Партнеры обычно абсолютно чужды друг другу, да и в смысле физиологическом не испытывают ничего особенного. Они скучают или торопятся, как будто спешат на кухню мыть посуду или поскорее прочитать газету. Так происходит и у Балларда, и у Олдисса, и у других писателей младшего поколения.

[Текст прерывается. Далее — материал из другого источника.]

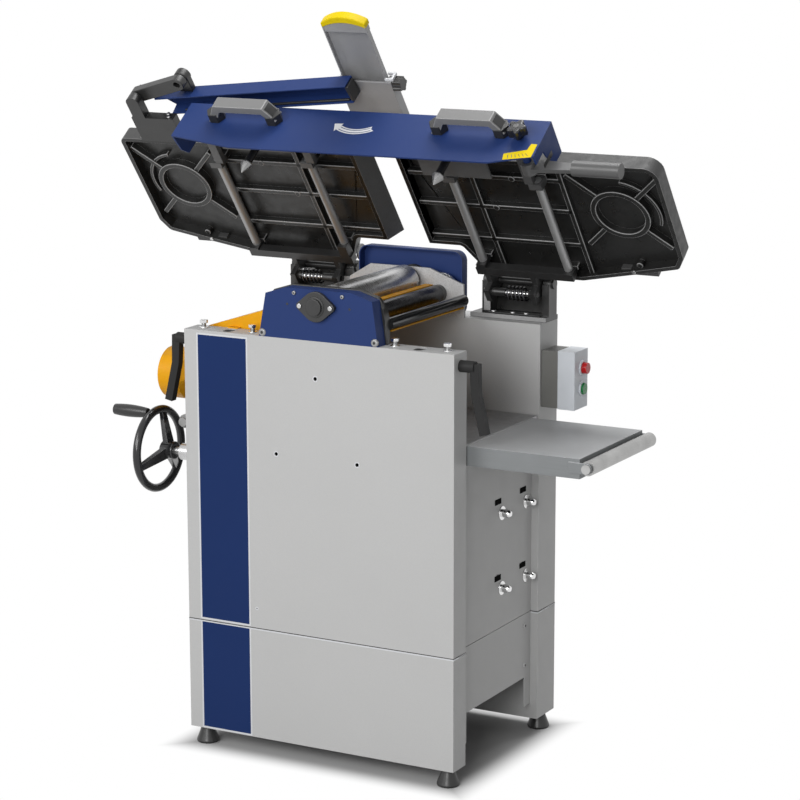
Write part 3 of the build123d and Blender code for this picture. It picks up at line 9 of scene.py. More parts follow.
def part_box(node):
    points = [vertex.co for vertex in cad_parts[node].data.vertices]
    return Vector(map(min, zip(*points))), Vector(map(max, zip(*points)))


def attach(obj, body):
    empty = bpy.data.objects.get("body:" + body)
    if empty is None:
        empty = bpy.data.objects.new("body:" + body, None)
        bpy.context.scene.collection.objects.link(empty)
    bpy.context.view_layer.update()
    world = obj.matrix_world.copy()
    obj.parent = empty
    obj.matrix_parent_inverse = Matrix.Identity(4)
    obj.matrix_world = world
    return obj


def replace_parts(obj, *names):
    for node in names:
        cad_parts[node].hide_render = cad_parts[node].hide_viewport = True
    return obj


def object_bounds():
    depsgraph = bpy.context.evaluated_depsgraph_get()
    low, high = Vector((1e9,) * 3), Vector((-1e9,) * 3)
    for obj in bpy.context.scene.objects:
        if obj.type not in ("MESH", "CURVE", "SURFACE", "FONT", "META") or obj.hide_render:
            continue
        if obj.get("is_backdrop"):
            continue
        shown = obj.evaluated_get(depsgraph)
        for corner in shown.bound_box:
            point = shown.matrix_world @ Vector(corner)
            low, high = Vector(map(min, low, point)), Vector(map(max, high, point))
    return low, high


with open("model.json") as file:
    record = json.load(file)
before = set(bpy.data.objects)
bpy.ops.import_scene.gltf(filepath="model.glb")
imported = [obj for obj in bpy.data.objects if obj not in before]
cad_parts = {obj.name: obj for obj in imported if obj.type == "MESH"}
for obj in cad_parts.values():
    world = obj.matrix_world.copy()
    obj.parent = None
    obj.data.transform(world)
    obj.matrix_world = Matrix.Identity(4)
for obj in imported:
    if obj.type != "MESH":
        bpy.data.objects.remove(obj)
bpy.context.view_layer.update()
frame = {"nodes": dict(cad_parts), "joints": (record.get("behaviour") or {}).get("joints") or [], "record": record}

Если следовать традиционным критериям, — перед нами весьма откровенные, рискованные сцены: там открыто называются и гениталии, и действия, ими производимые. Но в описаниях нет ничего возбуждающего — именно из-за холодной отчужденности, рождающей ощущение экзистенциальной пустоты и скуки. У Балларда, например, участника акта одолевали мысли из области геометрии — предметом рефлексии оказывается женская грудь. Потом пара расходится так же просто, как сошлась, и каждый продолжает заниматься своим делом, на минуту прерванным ради полового акта. Похоже, что партнеры просто обмениваются мелкими услугами, равно неважными для них обоих, о которых можно сразу же забыть. А посему реакция, диктуемая традиционной моралью, просто повисает в пустоте: ничто в поведении героев не дает повода предположить, что они участвуют в оргии или предаются греху, — ведь то, что они делают, для них ненамного важнее чашки какао.

4

В книге «Фантастика и футурология» — Epistobranchiata.